━━━ Data excerpt ━━━
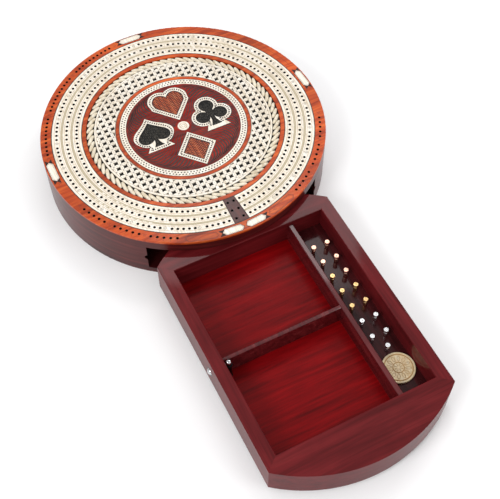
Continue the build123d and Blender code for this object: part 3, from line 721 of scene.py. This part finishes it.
# start bar: wavy carved edges
b = Build()
for side in (-1, 1):
    pts = []
    for q in range(80):
        r = 109.6 + 30.0 * q / 79
        half = math.radians(3.45) * r - 0.9
        w = 0.35 * math.sin(q * 0.95)
        cx, cy = polar(r, 0)
        pts.append((cx + side * (half + w), cy))
    ridge(b, pts, 0.28, Z_FACE - 0.03, 0.16, n=4)
b.make("start_bar_waves", M["swirl"], "casing")

# ------------------------------------------------------------------ suits: dotted borders and carved insides
SUITS = {"heart": (0, 31), "spade": (-33.5, 0), "club": (33.7, 0), "diamond": (0, -34.2)}
outer = {}
b = Build()
for s in SUITS:
    loops = top_loops(f"{s}_border")
    big, small = loops[0], loops[1]
    outer[s] = big
    mid = []
    fine = evenly(big, 400)
    for x, y in fine:
        k = int(np.argmin(np.hypot(small[:, 0] - x, small[:, 1] - y)))
        # nearest point of the inner outline, on its segments
        best = None
        for kk in (k - 1, k):
            a_, b_ = small[kk % len(small)], small[(kk + 1) % len(small)]
            ab = b_ - a_
            t = np.clip(np.dot([x - a_[0], y - a_[1]], ab) / (np.dot(ab, ab) + 1e-12), 0, 1)
            c_ = a_ + ab * t
            dd = math.hypot(c_[0] - x, c_[1] - y)
            if best is None or dd < best[0]:
                best = (dd, c_)
        mid.append(((x + best[1][0]) / 2, (y + best[1][1]) / 2))
    mid = np.array(mid)
    length = np.linalg.norm(np.roll(mid, -1, 0) - mid, axis=1).sum()
    count = int(length / 2.45)
    even = evenly(mid, count)
    _, d, nn = directions(even, True)
    for (x, y), (dx, dy) in zip(even, nn):
        dome(b, x, y, 0.82, 56.08, 0.12, seg=12, sx=1.38, turn=math.atan2(dy, dx))
b.make("suit_border_marks", M["ink"], "casing")

# dark line round each suit border: a real dark line, widened so that it also paints the shade along the border's
# raised edges
b = Build()
for s in SUITS:
    for loop in top_loops(f"{s}_border")[:2]:
        k = max(40, int(np.linalg.norm(np.roll(loop, -1, 0) - loop, axis=1).sum() / 0.8))
        ribbon(b, evenly(loop, k), 0.25, 55.9, 56.13, closed=True)
b.make("suit_outlines_and_edge_shade", M["ink"], "casing", smooth=False)

inner = {s: top_loops(f"{s}_inlay")[0] for s in SUITS}


def clipped(pts, poly, margin):
    """Pieces of a path that lie inside an outline."""
    out, run = [], []
    for p in pts:
        if inside(poly, p[0], p[1]) and gap_to(poly, p[0], p[1]) > margin:
            run.append(p)
        else:
            if len(run) > 2:
                out.append(run)
            run = []
    if len(run) > 2:
        out.append(run)
    return out


# heart and diamond: rows of small raised arches that fan out from the middle
b = Build()
for s, (cx, cy) in (("heart", (0, 31)), ("diamond", (0, -34.2))):
    poly = inner[s]
    x0, y0 = poly.min(0)
    x1, y1 = poly.max(0)
    for side in (-1, 1):
        for col in range(0, 5):
            xc = cx + side * (2.1 + 3.9 * col)
            for row in range(-2, 20):
                yc = y0 + 2.35 * row + 0.65 * col * (1 if s == "heart" else -0.4)
                pts = []
                for q in range(11):
                    u = -1 + 2 * q / 10
                    pts.append((xc + 1.7 * u, yc + 1.25 * (1 - u * u) + side * 0.55 * u))
                for part in clipped(pts, poly, 0.75):
                    ridge(b, part, 0.36, 55.78, 0.34, n=4)
    pts = [(cx, y0 + 0.5 + (y1 - y0) * q / 40) for q in range(41)]
    for part in clipped(pts, poly, 0.8):
        ridge(b, part, 0.3, 55.78, 0.3, n=4)
b.make("red_suit_carving", M["relief_red"], "casing")

b = Build()
for s in ("heart", "diamond"):
    poly = inner[s]
    k = max(40, int(np.linalg.norm(np.roll(poly, -1, 0) - poly, axis=1).sum() / 0.8))
    c = poly.mean(0)
    shrunk = evenly(poly, k)
    shrunk = c + (shrunk - c) * 0.965
    ribbon(b, shrunk, 0.28, 55.77, 55.84, closed=True)
b.make("red_suit_edge", M["relief_dark_red"], "casing", smooth=False)

# spade and club: a stem with curls on both sides
b = Build()


def curl(cx, cy, r, start, sense, turns=1.25):
    pts = []
    for q in range(22):
        t = q / 21
        rr = r * (1 - 0.78 * t)
        a = start + sense * turns * 2 * math.pi * t
        pts.append((cx + rr * math.cos(a), cy + rr * math.sin(a)))
    return pts


for s, (cx, cy) in (("spade", SUITS["spade"]), ("club", SUITS["club"])):
    poly = inner[s]
    x0, y0 = poly.min(0)
    x1, y1 = poly.max(0)
    for row in range(8):
        for col in range(5):
            for side in (-1, 1):
                px = cx + side * (2.1 + 3.9 * col)
                py = y0 + 2.0 + 3.9 * row + (1.95 if col % 2 else 0)
                pts = curl(px, py, 1.75, math.pi / 2 if side > 0 else math.pi / 2, side * (1 if row % 2 else -1))
                for part in clipped(pts, poly, 0.7):
                    ridge(b, part, 0.3, 55.78, 0.3, n=4)
    pts = [(cx, y0 + 0.4 + (y1 - y0) * q / 40) for q in range(41)]
    for part in clipped(pts, poly, 0.8):
        ridge(b, part, 0.34, 55.78, 0.3, n=4)
b.make("black_suit_carving", M["relief_black"], "casing")

# ------------------------------------------------------------------ centre disc: swirling engraved lines
b = Build()
polys = [outer[s] for s in SUITS]


def open_disc(x, y):
    r = math.hypot(x, y)
    if r < 7.4 or r > R_DISC - 0.25:
        return False
    for pl in polys:
        lo, hi = pl.min(0) - 1, pl.max(0) + 1
        if lo[0] < x < hi[0] and lo[1] < y < hi[1]:
            if inside(pl, x, y) or gap_to(pl, x, y) < 0.55:
                return False
    return True


def swirl_line(a0, r0):
    pts = []
    ph = 0.5 * math.sin(math.radians(a0) * 2) + 0.08 * math.sin(math.radians(a0) * 5 + 1)
    r = r0
    while r < R_DISC:
        e = max(0.0, (r - 53.5) / 7.4)
        a = a0 + 9.0 * math.sin(r / 8.5 + ph) + 26.0 * math.sin(r / 26.0 + ph * 0.6) + 13.0 * e * e
        pts.append(polar(r, a))
        r += 0.8
    return pts


for n, r0, shift in ((42, 8.0, 0.0), (42, 22.0, 0.5), (84, 42.0, 0.25)):
    for i in range(n):
        a0 = (i + shift) * 360.0 / n
        run = []
        for p in swirl_line(a0, r0) + [(1e3, 1e3)]:
            if open_disc(*p):
                run.append(p)
            else:
                if len(run) > 4:
                    w = 0.42 + 0.08 * math.sin(i * 1.7)
                    hw = [w * min(1.0, 0.25 + min(q, len(run) - 1 - q) / 4.0) for q in range(len(run))]
                    ribbon(b, run, hw, Z_FACE - 0.03, Z_FACE + 0.025)
                run = []
b.make("disc_lines", M["swirl"], "casing", smooth=False)

# ------------------------------------------------------------------ button rings
b = Build()
for r, z, w in ((3.85, Z_FACE + 0.4, 0.22), (1.8, Z_FACE + 0.45, 0.18)):
    ribbon(b, [(r * math.cos(t * math.pi / 24), r * math.sin(t * math.pi / 24)) for t in range(48)], w,
           z - 0.05, z + 0.04, closed=True)
dome(b, 0, 0, 0.4, Z_FACE + 0.74, 0.055, seg=12)
b.make("button_rings", M["ink_soft"], "casing", smooth=False)

# ------------------------------------------------------------------ catch springs: a steel coil behind each ball
CATCH_Z, WALL_X = (8.25 + 43.0) / 2, 95.8
COIL_X0, COIL_X1 = WALL_X - 11.8 + 1.35, WALL_X - 1.6 - 4.0 + 0.45
for side, name, body in ((-1, "left_spring_coil", "left_ball"), (1, "right_spring_coil", "right_ball")):
    b = Build()
    turns, per, m = 4.0, 28, 8
    n = int(turns * per)
    line = []
    for q in range(n + 1):
        t = q / n
        a = 2 * math.pi * turns * t
        line.append((side * (COIL_X0 + (COIL_X1 - COIL_X0) * t), YD + 3.3 * math.cos(a), CATCH_Z + 3.3 * math.sin(a)))
    line = np.array(line)
    tan = np.gradient(line, axis=0)
    tan /= np.linalg.norm(tan, axis=1)[:, None]
    verts, faces = [], []
    for q in range(n + 1):
        out = line[q] - np.array([line[q, 0], YD, CATCH_Z])
        out /= np.linalg.norm(out)
        up = np.cross(tan[q], out)
        up /= np.linalg.norm(up)
        out = np.cross(up, tan[q])
        for j in range(m):
            w = 2 * math.pi * j / m
            verts.append(tuple(line[q] + 0.3 * (math.cos(w) * out + math.sin(w) * up)))
    for q in range(n):
        for j in range(m):
            j2 = (j + 1) % m
            faces.append((q * m + j, q * m + j2, (q + 1) * m + j2, (q + 1) * m + j))
    faces.append(tuple(range(m))[::-1])
    faces.append(tuple(n * m + j for j in range(m)))
    b.add(verts, faces)
    coil = b.make(name, M["steel"], None)
    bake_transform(coil)
    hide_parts("catch_springs")

# ------------------------------------------------------------------ token rosette
TX, TY = 65.85, YD - 74.6
b = Build()
turned(b, TX, TY, [(13.2, 20.75), (13.5, 21.0), (13.9, 21.0), (14.2, 20.75)], seg=64)
turned(b, TX, TY, [(5.0, 20.75), (5.2, 20.98), (5.6, 20.98), (5.8, 20.75)], seg=48)
for i in range(12):
    a = 2 * math.pi * i / 12
    pts = []
    for q in range(21):
        t = q / 20
        w = 1.35 * math.sin(math.pi * t)
        r = 6.3 + 6.2 * t
        pts.append((r, w))
    loop = pts + [(r, -w) for r, w in pts[::-1][1:-1]]
    loop = [(TX + r * math.cos(a) - w * math.sin(a), TY + r * math.sin(a) + w * math.cos(a)) for r, w in loop]
    ridge(b, loop, 0.16, 20.76, 0.2, n=4, closed=True)
for i in range(8):
    a = 2 * math.pi * i / 8
    pts = [(TX + r * math.cos(a), TY + r * math.sin(a)) for r in np.linspace(1.2, 4.6, 8)]
    ridge(b, pts, 0.22, 20.76, 0.2, n=4)
b.make("token_rosette", M["token_mark"], "token")

# ------------------------------------------------------------------ stage
def plane(name, size, z, material):
    me = bpy.data.meshes.new(name)
    n = 24
    verts = [(-size + 2 * size * i / n, -size + 2 * size * j / n, z) for j in range(n + 1) for i in range(n + 1)]
    faces = [(j * (n + 1) + i, j * (n + 1) + i + 1, (j + 1) * (n + 1) + i + 1, (j + 1) * (n + 1) + i)
             for j in range(n) for i in range(n)]
    me.from_pydata(verts, [], faces)
    ob = bpy.data.objects.new(name, me)
    bpy.context.scene.collection.objects.link(ob)
    me.materials.append(material)
    return ob


st = Nodes("studio_floor_look")
fl = st.noise(st.mapping((1, 1, 1)), 3, 3, 0.5)
st.link(st.ramp(fl, [(0.3, lin((244, 244, 245))), (0.7, lin((250, 250, 250)))]), st.bsdf.inputs["Base Color"])
st.link(st.span(fl, 0.55, 0.65), st.bsdf.inputs["Roughness"])
plane("studio_floor", 4.0, -0.0002, st.mat)

world = bpy.data.worlds.new("studio")
bpy.context.scene.world = world
world.use_nodes = True
bg = world.node_tree.nodes["Background"]
bg.inputs["Color"].default_value = (1.0, 1.0, 1.0, 1.0)
bg.inputs["Strength"].default_value = 0.80


def area(name, loc, target, size, power, color=(1, 1, 1)):
    li = bpy.data.lights.new(name, "AREA")
    li.shape = "RECTANGLE"
    li.size, li.size_y = size
    li.energy = power
    li.color = color
    ob = bpy.data.objects.new(name, li)
    bpy.context.scene.collection.objects.link(ob)
    ob.location = loc
    ob.rotation_euler = (Vector(target) - Vector(loc)).to_track_quat("-Z", "Y").to_euler()
    return ob


area("key", (-1.3, -0.7, 1.3), (0, -0.12, 0.03), (0.7, 0.7), 17.0)
area("back", (1.3, 0.5, 1.0), (0, -0.1, 0.03), (0.6, 0.6), 7.0)
area("sheen", (0.33, 0.49, 1.07), (0.02, -0.17, 0.04), (0.5, 0.22), 1.6)
area("fill", (0.9, -1.5, 0.7), (0, -0.25, 0.03), (0.8, 0.5), 4.0)

# ------------------------------------------------------------------ camera
AZ, EL, DIST, LENS = math.radians(-27.0), math.radians(56.0), 0.98, 69.0
target = Vector((0.002, -0.153, 0.02))
back = Vector((math.sin(AZ) * math.cos(EL), -math.cos(AZ) * math.cos(EL), math.sin(EL)))
cam_data = bpy.data.cameras.new("camera")
cam_data.lens = LENS
cam_data.sensor_width = 36.0
cam = bpy.data.objects.new("camera", cam_data)
bpy.context.scene.collection.objects.link(cam)
cam.location = target + back * DIST
cam.rotation_euler = (-back).to_track_quat("-Z", "Y").to_euler()
bpy.context.scene.camera = cam
bpy.context.scene.view_settings.view_transform = "Standard"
━━━
Extract all lines containing the word "scene".

» Task solution:
Continue the build123d and Blender code for this object: part 3, from line 721 of scene.py. This part finishes it.
    bpy.context.scene.collection.objects.link(ob)
bpy.context.scene.world = world
    bpy.context.scene.collection.objects.link(ob)
bpy.context.scene.collection.objects.link(cam)
bpy.context.scene.camera = cam
bpy.context.scene.view_settings.view_transform = "Standard"